From a Southeast Asian perspective, Malaysia's challenge with cronyism in development financing is neither unique nor especially acute. However, the MSME sector's particular importance for employment and inclusive growth makes financing governance quality a critical variable in economic performance. Several peer economies have attempted similar reform efforts with mixed results, suggesting that structural transparency improvements—such as SAMENTA's proposed reporting requirements—require complementary strengthening of institutional autonomy and enforcement capacity. Without genuine independence for loan approval committees and meaningful consequences for decision-makers who ignore lending criteria in favour of political considerations, transparency measures become largely symbolic.

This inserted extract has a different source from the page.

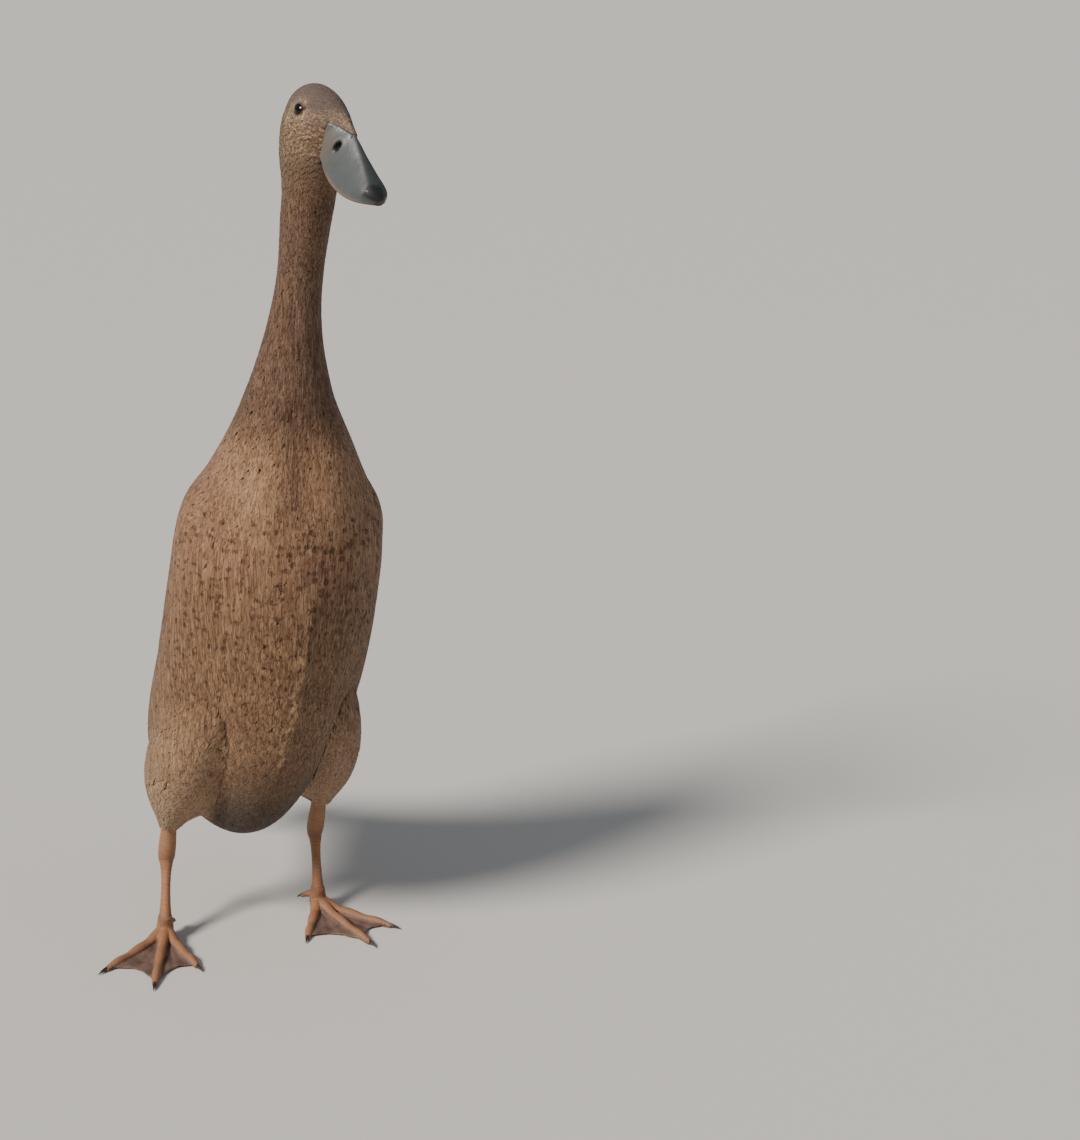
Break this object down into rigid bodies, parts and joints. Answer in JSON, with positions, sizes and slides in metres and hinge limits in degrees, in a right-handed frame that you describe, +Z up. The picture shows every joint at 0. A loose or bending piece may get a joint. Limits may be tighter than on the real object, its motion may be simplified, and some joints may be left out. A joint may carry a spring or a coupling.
{
  "type": "indian runner duck",
  "caption": "Upright, slender domestic duck standing still on both webbed feet, with a long straight neck, wedge-shaped bill, folded wings and short low tail.",
  "frame": {"origin": "middle of the bounding box at the floor that the soles rest on", "axes": "+Z up along the upright body and neck, -Y the way the breast faces, +X to the duck's own left; the head turns a little to its left"},
  "size_m": [0.2244, 0.3232, 0.617],
  "materials": {
    "plumage": "soft dense body feathers, warm fawn brown with darker feather centres",
    "wing": "smooth folded wing feathers, fawn brown with pale edges",
    "tail": "stiff tail feathers, brown with pale edges",
    "bill": "satin horn, slate grey-green with a near-black nail",
    "eye": "wet and glossy, very dark brown",
    "leg": "scaly skin, dull orange-brown",
    "web": "thin scaly skin, grey-brown with orange toes",
    "claw": "satin horn, near black"
  },
  "bodies": {
    "root": {"head": "plumage", "bill_upper": "bill", "bill_lower": "bill", "eye_left": "eye", "eye_right": "eye", "neck": "plumage", "torso": "plumage", "wing_left": "wing", "wing_right": "wing", "tail": "tail", "thigh_left": "plumage", "thigh_right": "plumage", "shank_left": "leg", "shank_right": "leg", "foot_left": "web", "foot_right": "web", "claw_left_outer": "claw", "claw_left_middle": "claw", "claw_left_inner": "claw", "claw_left_hind": "claw", "claw_right_outer": "claw", "claw_right_middle": "claw", "claw_right_inner": "claw", "claw_right_hind": "claw"}
  },
  "joints": []
}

The proposal also reflects evolving expectations among Malaysian business constituencies regarding state accountability. Historically, many MSME operators accepted that political connections influenced access to official financing; such arrangements were treated as part of Malaysia's informal institutional landscape. The emergence of formal association-level advocacy for eliminating these practices suggests shifting attitudes, particularly among younger entrepreneurs and those operating in more competitive, digitally-enabled sectors where business survival increasingly depends on capital efficiency rather than political patronage.
Implementing SAMENTA's recommendations would require coordination across multiple agencies and likely parliamentary action to establish credible whistleblower protections and enforcement mechanisms. Agencies such as the Small and Medium Enterprise Development Bank Malaysia (SME Bank), Tekun Nasional, Bank Rakyat, and various ministry-administered grant programmes would need to standardise reporting templates and commit to public disclosure schedules. Such coordination has proven challenging in the past, as agencies often resist transparency measures that might reveal institutional shortcomings or attract unwanted scrutiny from oversight bodies.
The timing of SAMENTA's intervention appears designed to build momentum for implementation during the current government's term. The association's explicit support for ministerial anti-corruption rhetoric creates political space for practical reform initiatives that might otherwise face bureaucratic resistance. However, sustained pressure will likely be necessary, as the interests favouring the status quo—including politicians accustomed to channelling constituent benefits through financing access and agency officials comfortable with discretionary decision-making—remain substantial.
Looking forward, SAMENTA's proposals represent a pragmatic middle ground between wholesale institutional overhaul and incremental cosmetic change. Periodic transparency reporting and whistleblower protections do not eliminate the underlying political demand for preferential treatment, but they raise the visibility and reputational costs of succumbing to such pressure. For Malaysian policymakers genuinely committed to improving entrepreneurial ecosystem quality and public resource allocation efficiency, these measures warrant serious consideration as foundational elements of a broader anti-cronyism framework.